Its excellent premise is what attracted me to Anthony Berkeley's original, innovative and highly entertaining Trial and Error. Mild-mannered Lawrence Butterfield Todhunter learns that due to an aggressive aneurism he doesn't have much time left on this earth. Wanting to commit a great, humanitarian act before he goes, he throws a dinner party and tosses out a hypothetical, which leads nearly everyone to declare that great can be achieved through murder, so long as the victim is deserving of death. Hence Todhunter decides that before his impending doom he must seek out an appropriate victim and commit this terrible act.

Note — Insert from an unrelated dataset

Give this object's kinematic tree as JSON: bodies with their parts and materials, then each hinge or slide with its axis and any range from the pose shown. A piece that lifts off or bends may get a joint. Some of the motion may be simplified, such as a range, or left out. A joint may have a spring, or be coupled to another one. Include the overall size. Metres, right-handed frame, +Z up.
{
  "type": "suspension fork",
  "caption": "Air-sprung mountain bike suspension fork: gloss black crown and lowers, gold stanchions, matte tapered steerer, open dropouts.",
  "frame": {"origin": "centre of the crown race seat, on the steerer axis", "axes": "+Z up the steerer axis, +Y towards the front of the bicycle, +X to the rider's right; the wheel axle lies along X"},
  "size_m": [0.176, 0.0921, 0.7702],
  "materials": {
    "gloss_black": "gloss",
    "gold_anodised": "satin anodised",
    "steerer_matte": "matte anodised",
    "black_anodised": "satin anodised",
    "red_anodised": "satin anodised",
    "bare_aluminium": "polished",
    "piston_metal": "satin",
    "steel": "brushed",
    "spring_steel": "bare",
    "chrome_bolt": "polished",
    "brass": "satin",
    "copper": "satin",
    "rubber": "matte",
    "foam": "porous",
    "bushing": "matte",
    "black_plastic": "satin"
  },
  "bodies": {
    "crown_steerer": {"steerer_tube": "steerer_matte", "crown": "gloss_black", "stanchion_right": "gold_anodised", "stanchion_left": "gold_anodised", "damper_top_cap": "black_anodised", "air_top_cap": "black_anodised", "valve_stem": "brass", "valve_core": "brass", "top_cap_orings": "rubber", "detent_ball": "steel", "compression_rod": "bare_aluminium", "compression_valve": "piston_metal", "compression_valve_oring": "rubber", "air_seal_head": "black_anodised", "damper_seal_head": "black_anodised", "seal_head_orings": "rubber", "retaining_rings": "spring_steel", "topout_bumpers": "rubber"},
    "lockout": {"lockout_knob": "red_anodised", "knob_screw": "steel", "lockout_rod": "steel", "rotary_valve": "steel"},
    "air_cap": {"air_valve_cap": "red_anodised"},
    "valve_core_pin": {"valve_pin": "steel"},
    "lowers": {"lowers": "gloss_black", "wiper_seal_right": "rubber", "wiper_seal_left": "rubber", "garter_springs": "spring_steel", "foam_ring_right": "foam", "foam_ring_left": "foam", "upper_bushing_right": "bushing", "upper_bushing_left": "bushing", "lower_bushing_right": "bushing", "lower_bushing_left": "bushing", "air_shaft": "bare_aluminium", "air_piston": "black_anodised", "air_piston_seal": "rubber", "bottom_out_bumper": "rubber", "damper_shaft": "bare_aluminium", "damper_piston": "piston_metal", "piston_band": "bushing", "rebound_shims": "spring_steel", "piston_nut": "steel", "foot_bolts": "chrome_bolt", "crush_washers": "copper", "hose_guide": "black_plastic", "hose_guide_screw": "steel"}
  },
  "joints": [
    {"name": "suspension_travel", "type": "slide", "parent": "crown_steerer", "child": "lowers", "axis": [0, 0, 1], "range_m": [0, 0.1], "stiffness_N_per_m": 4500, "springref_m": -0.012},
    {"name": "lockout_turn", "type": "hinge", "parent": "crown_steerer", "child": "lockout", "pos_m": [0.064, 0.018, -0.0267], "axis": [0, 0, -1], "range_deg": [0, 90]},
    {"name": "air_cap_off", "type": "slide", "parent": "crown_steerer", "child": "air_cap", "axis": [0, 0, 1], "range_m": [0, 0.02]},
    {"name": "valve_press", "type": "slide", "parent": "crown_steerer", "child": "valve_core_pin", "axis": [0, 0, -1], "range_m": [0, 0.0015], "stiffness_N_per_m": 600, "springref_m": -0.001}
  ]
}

Anthony Berkeley's novel has been out of print for some time, since the late 1960s it appears, with the exception of a small print run in 2001 by House of Stratus. This is a terrible shame because Trial and Error is an excellent read, a unique mystery that reads almost like an epic novel as it spans various significant episodes, each one a small book on its own, from Todhunter's seeking the perfect victim to the murder itself and its eventual trial. The book is split into five parts, each part dealing with a substantial leg in Todhunter's journey. There are a number of twists and I won't reveal anything more about the central plot.

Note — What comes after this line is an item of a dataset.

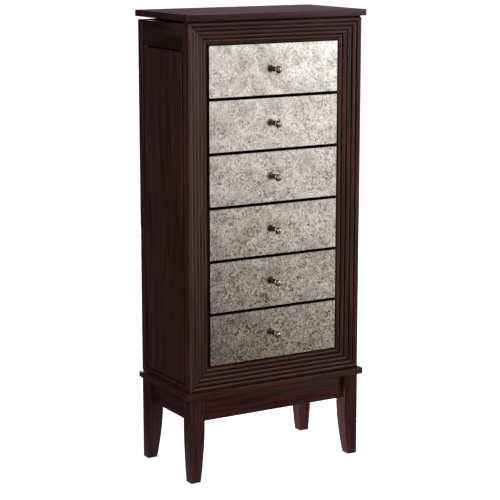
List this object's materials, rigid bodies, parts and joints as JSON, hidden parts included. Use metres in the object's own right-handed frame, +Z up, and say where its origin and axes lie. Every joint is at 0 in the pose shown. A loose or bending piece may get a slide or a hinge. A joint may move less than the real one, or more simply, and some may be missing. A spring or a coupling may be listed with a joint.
{
  "type": "jewellery chest",
  "caption": "Tall jewellery chest on four legs: mirror-fronted drawers in a stepped reeded frame, lift-up lid over a tray, and a side door to a necklace cupboard on each side.",
  "frame": {"origin": "centre of the bounding box on the floor, under the four feet", "axes": "+Z up; +X to the right seen from the front; the drawers face -Y"},
  "size_m": [0.453, 0.246, 1.016],
  "materials": {
    "espresso_wood": "satin",
    "inner_wood": "matte",
    "hardboard": "matte",
    "antique_mirror": "mottled",
    "clear_mirror": "polished",
    "pewter": "aged",
    "steel": "satin",
    "catch_plastic": "matte",
    "velvet": "matte"
  },
  "bodies": {
    "casing": {"frame_top": "espresso_wood", "frame_bottom": "espresso_wood", "frame_left": "espresso_wood", "frame_right": "espresso_wood", "front_post_left": "espresso_wood", "front_post_right": "espresso_wood", "rear_post_left": "espresso_wood", "rear_post_right": "espresso_wood", "tray_side_left": "espresso_wood", "tray_side_right": "espresso_wood", "rear_rail": "espresso_wood", "casing_floor": "espresso_wood", "plinth_board": "espresso_wood", "apron_front": "espresso_wood", "apron_rear": "espresso_wood", "apron_left": "espresso_wood", "apron_right": "espresso_wood", "leg_front_left": "espresso_wood", "leg_front_right": "espresso_wood", "leg_rear_left": "espresso_wood", "leg_rear_right": "espresso_wood", "tray_floor": "inner_wood", "partition_left": "inner_wood", "partition_right": "inner_wood", "back_panel": "hardboard", "lid_hinge_left_casing_leaf": "steel", "lid_hinge_right_casing_leaf": "steel", "door_pivot_left_top": "steel", "door_pivot_left_bottom": "steel", "door_pivot_right_top": "steel", "door_pivot_right_bottom": "steel", "door_catch_left": "catch_plastic", "door_catch_right": "catch_plastic", "ring_cushion": "velvet"},
    "lid": {"lid": "espresso_wood", "lid_mirror": "clear_mirror", "lid_hinge_left_lid_leaf": "steel", "lid_hinge_right_lid_leaf": "steel"},
    "side_door_left": {"side_door_left": "espresso_wood", "necklace_pegs_left": "pewter"},
    "side_door_right": {"side_door_right": "espresso_wood", "necklace_pegs_right": "pewter"},
    "drawer_1": {"drawer_1_box": "inner_wood", "drawer_1_mirror": "antique_mirror", "drawer_1_knob": "pewter"},
    "drawer_2": {"drawer_2_box": "inner_wood", "drawer_2_mirror": "antique_mirror", "drawer_2_knob": "pewter"},
    "drawer_3": {"drawer_3_box": "inner_wood", "drawer_3_mirror": "antique_mirror", "drawer_3_knob": "pewter"},
    "drawer_4": {"drawer_4_box": "inner_wood", "drawer_4_mirror": "antique_mirror", "drawer_4_knob": "pewter"},
    "drawer_5": {"drawer_5_box": "inner_wood", "drawer_5_mirror": "antique_mirror", "drawer_5_knob": "pewter"},
    "drawer_6": {"drawer_6_box": "inner_wood", "drawer_6_mirror": "antique_mirror", "drawer_6_knob": "pewter"}
  },
  "joints": [
    {"name": "lid_hinge", "type": "hinge", "parent": "casing", "child": "lid", "pos_m": [0, 0.12005, 0.99875], "axis": [-1, 0, 0], "range_deg": [0, 100]},
    {"name": "side_door_left_hinge", "type": "hinge", "parent": "casing", "child": "side_door_left", "pos_m": [-0.211, 0.09105, 0.578], "axis": [0, 0, -1], "range_deg": [0, 95]},
    {"name": "side_door_right_hinge", "type": "hinge", "parent": "casing", "child": "side_door_right", "pos_m": [0.211, 0.09105, 0.578], "axis": [0, 0, 1], "range_deg": [0, 95]},
    {"name": "drawer_1_slide", "type": "slide", "parent": "casing", "child": "drawer_1", "axis": [0, -1, 0], "range_m": [0, 0.15]},
    {"name": "drawer_2_slide", "type": "slide", "parent": "casing", "child": "drawer_2", "axis": [0, -1, 0], "range_m": [0, 0.15]},
    {"name": "drawer_3_slide", "type": "slide", "parent": "casing", "child": "drawer_3", "axis": [0, -1, 0], "range_m": [0, 0.15]},
    {"name": "drawer_4_slide", "type": "slide", "parent": "casing", "child": "drawer_4", "axis": [0, -1, 0], "range_m": [0, 0.15]},
    {"name": "drawer_5_slide", "type": "slide", "parent": "casing", "child": "drawer_5", "axis": [0, -1, 0], "range_m": [0, 0.15]},
    {"name": "drawer_6_slide", "type": "slide", "parent": "casing", "child": "drawer_6", "axis": [0, -1, 0], "range_m": [0, 0.15]}
  ]
}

The novel also boasts great characters, dialogue and attention to detail that is simply riveting. The world Berkeley manages to create is very real, and the geography of the various UK locations are clear; we always know where we are and where the settings lie in relation to one another. Moreover, the novel is filled with a good deal of humour despite its premise and its incessant focus on death. Yet what elevates Trial and Error from a good British mystery to a great novel is its notions of absurdity. Throughout the novel is a pervasive sense that despite the high dramatic aspects of life, both selfish and altruistic actions are governed by nothing more than chance; no matter how we strive for control the idea that we can influence destiny, our own or someone else's, is ridiculous. It is clear that the universe has its plans and the minutest element can thrust and thwart our plans in any seemingly random direction. And in the final scene even these ideas are challenged, as Berkeley twists the entire story into something altogether different.

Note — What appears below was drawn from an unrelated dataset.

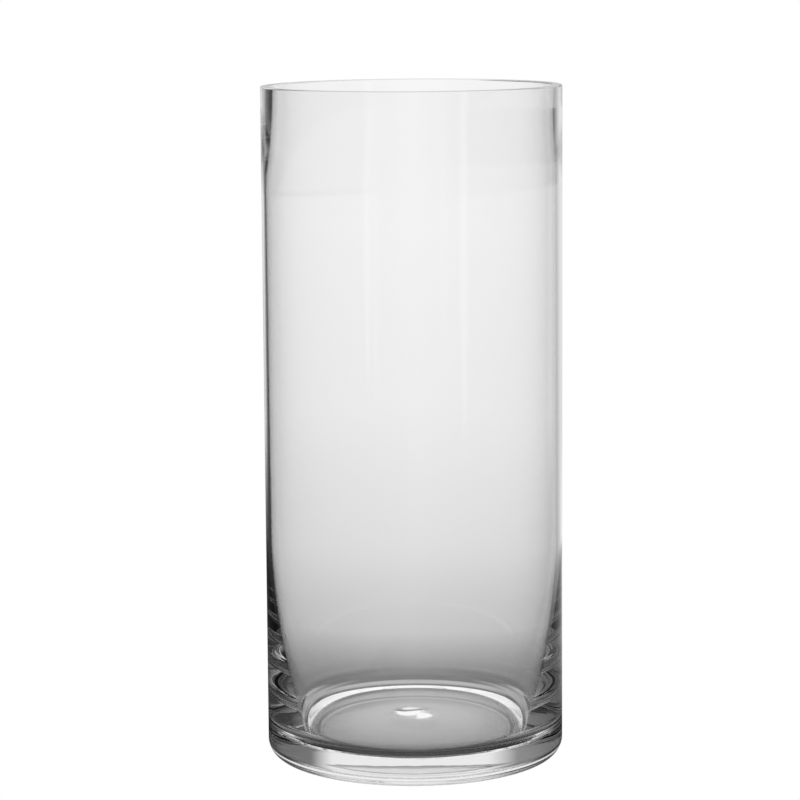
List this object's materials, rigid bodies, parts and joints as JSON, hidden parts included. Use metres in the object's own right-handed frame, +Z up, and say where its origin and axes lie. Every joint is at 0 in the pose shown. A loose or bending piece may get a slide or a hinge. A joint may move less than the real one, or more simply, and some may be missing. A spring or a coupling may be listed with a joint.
{
  "type": "glass cylinder vase",
  "caption": "Tall straight-sided clear glass cylinder vase with a heavy base, a rounded heel and a fire-polished rim; stands upright and holds cut stems in water.",
  "frame": {"origin": "centre of the underside, on the plane the vase stands on", "axes": "+Z up along the cylinder's axis, out of the mouth; X and Y are free because the vase is round"},
  "size_m": [0.1016, 0.1016, 0.23],
  "materials": {
    "clear_glass": "clear, fire-polished, faintly grey at the thick edges"
  },
  "bodies": {
    "root": {"heavy_base": "clear_glass", "cylinder_wall": "clear_glass", "rim_lip": "clear_glass"}
  },
  "joints": []
}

Trial and Error is additionally a success due to its innocuous protagonist. Lawrence Todhunter is barely a character, a simple man with simple ideas, impressionable and easily influenced, harmless in every dimension of his being. While it initially appears that such a character would undoubtedly fail in maintaining interest in any kind of novel, Todhunter succeeds in growing on the reader, not necessarily through his altruism, but through his determination and particularly because he does indeed transform. Not static at all, this Todhunter. Berkeley also risks creating an over-sentimental character, particularly as he is nearing death, and yet does a wonderful job in being direct with his story and avoiding overblown sentimentality.

The novel's only weak point is at the early stage of the trial, when Berkeley feels the need to restate details which the reader is already familiar with. This portion of the work suffers a little in its pacing, but once the cross-examination begins, the writing, particularly the dialogue, is so riveting that we nearly forget the slow progress of the previous thirty or so pages.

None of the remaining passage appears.